構わねぇがよ。突出しても次は助けてやらねぇぞ。
と、心中で悪態をついてみるが……。こんちきしょう、戦場のど真ん中だってぇのにニヤけちまったじゃねぇか。
ズンズン進む戦列。そこに加わって、どうにかこうにか俺は最前線まで戻れた。
近くで見るとわかる。指揮するヤツが片っ端から狙われてんのが影響してて、全体的に敵の腰が引けてる。
きっと大将のビビりが、周りまで伝わっちまってヘッピリ腰にさせてんだな。
これならさっき大袈裟こいてた騎士殿たちも、滅多なことにはならねぇだろ。
「あっ、父ちゃん!」
「「「旦那ッ!」」」
こうして、俺はうちの連中と合流できた。
ようやく解いた握り拳は、ベッタベタに汗ばんでた。開く前に、ゲンコツのまんまバカ息子を小突いときゃあよかったぜ。
「ゴーブレ、戦列をガンガン押し上げてやれ! ブロンセ、イエーロ! テメェらは手柄になりそうな首を片っ端から狩ってけっ。

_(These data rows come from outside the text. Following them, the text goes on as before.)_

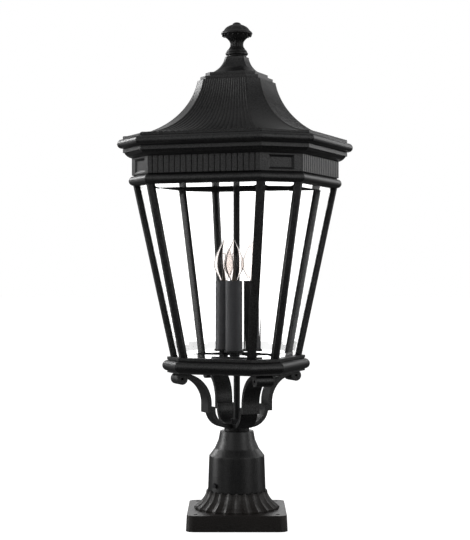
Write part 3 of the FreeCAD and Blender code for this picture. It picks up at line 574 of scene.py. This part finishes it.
def capPiece():
    # stepped cap whose neck sweeps in smoothly to the finial
    foot, head, bulge = capForm["neck"]
    neck = bulged(head, foot, bulge, capForm["neckSteps"])[::-1]
    outline = capForm["steps"] + neck + [(capForm["bore"], head[1])]
    vertices, faces = [], []
    ringBand(vertices, faces, [octagonRing(d, capForm["wideShare"] * d, z) for d, z in outline])
    castPiece("cap_cast", "roof", "roof_cap", vertices, faces, capForm["sharpAngle"])


cageForm = {
    # the outside of the cage, which spreads from the bottom ring up to the frieze
    "foot": 251.9, "footFlats": 168.8, "footWide": 110.07,
    "head": 505.1, "headFlats": 261.5, "headWide": 173.36,
    "barLeg": 7.1, "barDepth": 10.0, "barSharpAngle": 20,
    # the panes lie behind the bars' faces and lap into them; their bevels are ground on the outer face
    "paneSink": 6.7, "paneThickness": 3.0, "paneLap": 0.3,
    "sideBevel": 6.7, "sideDepth": 0.3,
    "endBevel": 5.4, "endDepth": 0.75,
}


def cageSection(height):
    # flats and wide side of the cage's outside at a height
    f = cageForm
    share = (height - f["foot"]) / (f["head"] - f["foot"])
    return (f["footFlats"] + (f["headFlats"] - f["footFlats"]) * share,
            f["footWide"] + (f["headWide"] - f["footWide"]) * share)


def barPieces():
    # angle bars along the corners, their flanks plain down to the glass
    f = cageForm
    for i in range(8):
        vertices = []
        for height in (f["foot"], f["head"]):
            flats, wide = cageSection(height)
            corners = [Vector(corner) for corner in octagonRing(flats / 2, wide, height)]
            corner = corners[i]
            left = (corners[i - 1] - corner).normalized()
            right = (corners[(i + 1) % 8] - corner).normalized()
            inwards = (left + right).normalized()
            legEnds = []
            for along in (left, right):
                deep = (inwards - along * inwards.dot(along)).normalized()
                legEnds.append([corner + along * f["barLeg"] + deep * depth for depth in (f["barDepth"], 0)])
            vertices += legEnds[0] + [corner] + legEnds[1][::-1]
            vertices.append(corner + inwards * (f["barDepth"] / math.cos(halfCorner)))
        faces = [(k, (k + 1) % 6, 6 + (k + 1) % 6, 6 + k) for k in range(6)]
        faces += [(5, 4, 3, 2, 1, 0), (6, 7, 8, 9, 10, 11)]
        castPiece(f"bar_cast_{i + 1}", "lantern", f"cage_bar_{i + 1}", vertices, faces, f["barSharpAngle"])


def panePieces():
    # plate glass ground to a bevel on its outer face, shallow along the bars and steep along the two rings
    f = cageForm

    def paneEdge(height, wideSide):
        # half width of a pane and distance of its face from the axis
        flats, wide = cageSection(height)
        width = wide if wideSide else (flats - wide) / math.sqrt(2)
        distance = flats / 2 if wideSide else (flats + wide) / math.sqrt(8)
        return width / 2 - f["barLeg"] + f["paneLap"], distance - f["paneSink"]

    # from each end inwards: how far along, how far in from the sides and how deep behind the face;
    # at the mitre the end's bevel is as deep as the side's
    mitre = f["endBevel"] * (1 - f["sideDepth"] / f["endDepth"])
    steps = ((0, 0, f["paneThickness"]), (0, 0, f["endDepth"]), (mitre, 0, f["sideDepth"]),
             (f["endBevel"], f["sideBevel"], 0))
    faces = [(6, 7, 15, 14), (4, 6, 14, 12), (7, 5, 13, 15), (2, 3, 5, 7, 6, 4), (10, 12, 14, 15, 13, 11),
             (1, 0, 8, 9), (0, 2, 4, 12, 10, 8), (3, 1, 9, 11, 13, 5), (0, 1, 3, 2), (10, 11, 9, 8)]
    for wideSide, kind, start in ((True, "wide", 0), (False, "narrow", 45)):
        pane = []
        for end, way in ((f["foot"], 1), (f["head"], -1)):
            for rise, shrink, depth in steps:
                height = end + way * rise
                half, out = paneEdge(height, wideSide)
                pane += [Vector((side * (half - shrink), depth - out, height)) for side in (-1, 1)]
        for i in range(4):
            turn = Matrix.Rotation(math.radians(90 * i + start) + lanternYaw, 3, "Z")
            vertices = [tuple(turn @ v * mm) for v in pane]
            piece = meshPiece(f"{kind}_glass_{i + 1}", vertices, faces, paneGlass, flatShading)
            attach(piece, "lantern")
            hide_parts(f"{kind}_pane_{i + 1}")


roofPiece()
capPiece()
finialPiece()
print("roof, cap and finial made")
barPieces()
panePieces()
lampGlasses()
print("bars, panes and lamp glasses made")


studio = {
    "floorSide": 30.0,
    "paper": "#c8c8c8",
    "floorGlow": 0.88,      # keeps the paper near white to the eye
    "dimFloor": "#3c3c3c",  # the floor that the casting mirrors
    "roomLight": 0.33,      # the room that the casting mirrors, where the eye's is 1
}


def surfaceBounces(tree, path):
    # none for what the camera sees straight or through glass, one or more for light off a surface
    bounces = addNode(tree, "ShaderNodeMath", {"operation": "ADD", "use_clamp": True})
    tree.links.new(path.outputs["Diffuse Depth"], bounces.inputs[0])
    tree.links.new(path.outputs["Glossy Depth"], bounces.inputs[1])
    return bounces.outputs["Value"]


def plainFloor():
    mesh = bpy.data.meshes.new("floor")
    half = studio["floorSide"] / 2
    corners = [(-half, -half, 0), (half, -half, 0), (half, half, 0), (-half, half, 0)]
    mesh.from_pydata(corners, [], [(0, 1, 2, 3)])
    floor = bpy.data.objects.new("floor", mesh)
    bpy.context.scene.collection.objects.link(floor)
    material, tree = newMaterial("PaperFloor")
    # white paper sweep with the shadow on it for the camera; the casting sees a dim studio floor
    path = addNode(tree, "ShaderNodeLightPath")
    glow = addNode(tree, "ShaderNodeMapRange", None,
                   {"Value": surfaceBounces(tree, path), "To Min": studio["floorGlow"], "To Max": 0.0})
    tone = ramp(tree, surfaceBounces(tree, path), studio["paper"], studio["dimFloor"])
    paper = addNode(tree, "ShaderNodeBsdfDiffuse", None, {"Color": tone})
    light = addNode(tree, "ShaderNodeEmission", None, {"Strength": glow.outputs["Result"]})
    both = addNode(tree, "ShaderNodeAddShader")
    tree.links.new(paper.outputs["BSDF"], both.inputs[0])
    tree.links.new(light.outputs["Emission"], both.inputs[1])
    finishMaterial(tree, both.outputs["Shader"])
    floor.data.materials.append(material)


def whiteRoom():
    world = bpy.data.worlds.new("room")
    bpy.context.scene.world = world
    world.use_nodes = True
    tree = world.node_tree
    tree.nodes.clear()
    # white to the eye, also through glass; light that comes off a surface sees the room's own level
    path = addNode(tree, "ShaderNodeLightPath")
    strength = addNode(tree, "ShaderNodeMapRange", None,
                       {"Value": surfaceBounces(tree, path), "To Min": 1.0, "To Max": studio["roomLight"]})
    room = addNode(tree, "ShaderNodeBackground", None,
                   {"Color": colour("#ffffff"), "Strength": strength.outputs["Result"]})
    addNode(tree, "ShaderNodeOutputWorld", None, {"Surface": room.outputs["Background"]})


def softbox(name, place, aim, width, height, power, behindGlass=False):
    # none shows itself to the camera, and only the panel behind the lantern shows through its panes
    lamp = bpy.data.lights.new(name, "AREA")
    lamp.shape = "RECTANGLE"
    lamp.size = width
    lamp.size_y = height
    lamp.energy = power
    holder = bpy.data.objects.new(name, lamp)
    holder.location = place
    holder.rotation_euler = (Vector(aim) - Vector(place)).to_track_quat("-Z", "Y").to_euler()
    holder.visible_camera = False
    holder.visible_transmission = behindGlass
    bpy.context.scene.collection.objects.link(holder)


cameraSet = {
    "distance": 2.150, "height": 0.3865,
    "focal": 1430.5, "side": 540, "nudge": (-1.8, -4.0),  # pixels
    "sensor": 36.0,                                       # mm
    "farthest": 60.0,
}


def photographCamera():
    # level camera a little over two metres off, its frame nudged by a few pixels as the photograph's crop is
    data = bpy.data.cameras.new("camera")
    data.sensor_width = cameraSet["sensor"]
    data.lens = cameraSet["sensor"] * cameraSet["focal"] / cameraSet["side"]
    data.shift_x = cameraSet["nudge"][0] / cameraSet["side"]
    data.shift_y = cameraSet["nudge"][1] / cameraSet["side"]
    data.clip_end = cameraSet["farthest"]
    camera = bpy.data.objects.new("camera", data)
    camera.location = (0, -cameraSet["distance"], cameraSet["height"])
    camera.rotation_euler = (math.radians(90), 0, 0)
    bpy.context.scene.collection.objects.link(camera)
    bpy.context.scene.camera = camera


plainFloor()
whiteRoom()

# two strips draw the bright edges, the front pair fills the faces, and the roof's top mirrors the rear pair
softbox("leftStrip", place=(-1.88, 0.30, 0.7), aim=(0, 0, 0.45), width=0.6, height=1.8, power=22)
softbox("rightStrip", place=(1.85, 0.35, 0.7), aim=(0, 0, 0.45), width=0.5, height=1.8, power=7)
softbox("leftFrontSoftbox", place=(-1.4, -1.55, 0.9), aim=(0, 0, 0.45), width=0.8, height=1.8, power=3.4)
softbox("rightFrontSoftbox", place=(1.5, -1.35, 0.9), aim=(0, 0, 0.45), width=0.8, height=1.8, power=6.5)
softbox("leftRearSoftbox", place=(-1.4, 1.5, 1.19), aim=(0, 0, 0.65), width=0.5, height=0.5, power=8)
softbox("rightRearSoftbox", place=(1.25, 1.45, 0.95), aim=(0, 0, 0.55), width=0.6, height=0.6, power=1.9)
softbox("backdropPanel", place=(0, 2.2, 0.75), aim=(0, 0, 0.5), width=1.4, height=1.2, power=6.2,
        behindGlass=True)
photographCamera()
bpy.context.scene.view_settings.view_transform = "Standard"
print("studio made")
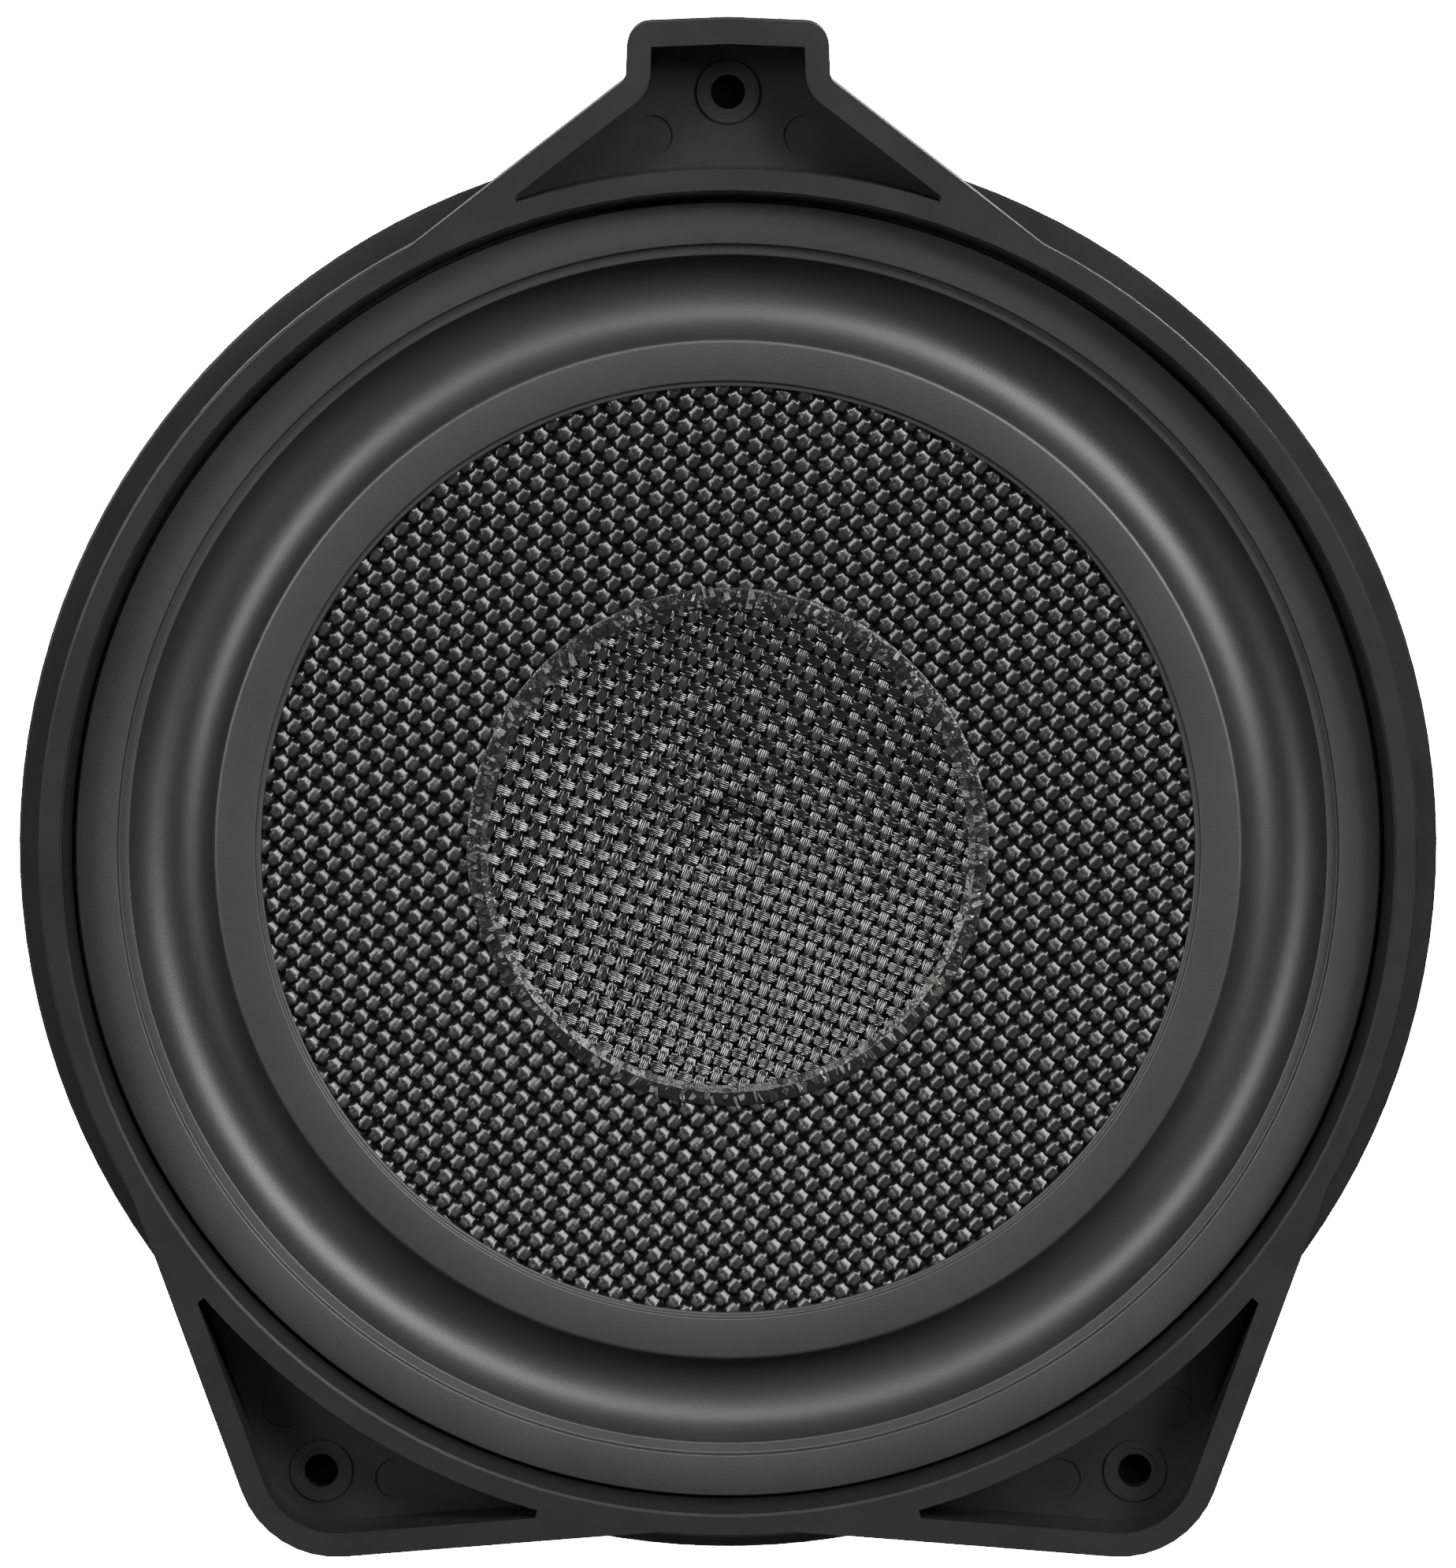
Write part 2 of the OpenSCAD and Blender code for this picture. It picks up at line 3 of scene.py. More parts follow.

俺も飛ぶぞ!」
「「へい、旦那ッ!」」
「へへっ、そうこなくっちゃ」
生意気にも戦場で白い歯をみせるイエーロの頭に、やっぱりゲンコツを落としとく。気ぃ抜くなってんだ。ったく。
「いいか! 魔導ギアを纏った俺らの凄まじさを、ゲップでるくれぇ喰らわせてやんぞ!」
「「「応ッ!」」」
そしてまた、俺は戦場の空へと飛んだ。